California has the sixth highest tax burden in the country, according to a new study by the Tax Foundation, a non-profit group headquartered in Washington, D.C.

California's tax burden was found to have declined from 2008 to 2009, despite the major state tax increases of 2009. However, that decline in tax burden was attributable to Californians having less income and making fewer purchases.

The Tax Foundation report, "State-Local Tax Burdens Fall in 2009 as Tax Revenues Shrink Faster Than Income," notes that California taxpayers in 2009 paid an average of 10.6 percent of their income to state and local government.
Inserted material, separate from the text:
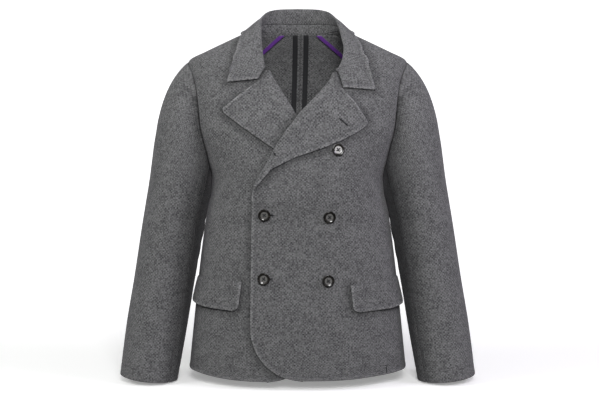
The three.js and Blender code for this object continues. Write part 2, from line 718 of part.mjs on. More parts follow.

That figure is down slightly from 11 percent in 2008.

The report does not look at what a state collects in total taxes, but rather: "What percentage of their income are the residents of this state paying in state and local taxes?"

According to the report, residents pay the highest percent of their income in New Jersey, (12.2 percent), New York (12.1 percent), Connecticut (12 percent), Wisconsin (11 percent), Rhode Island (10.7 percent) and California (10.6 percent).

The lowest tax burdens are in Alaska (6.3 percent), Nevada (7.5 percent), South Dakota (7.6 percent), Tennessee (7.6 percent) and Wyoming (7.8 percent). On average, Americans pay state and local taxes equal to 9.8 percent of their income.

The report uses 2009 state and local tax data. The Tax Foundation said it delayed the report so data could be included reflecting final revenue numbers in each of the 50 states.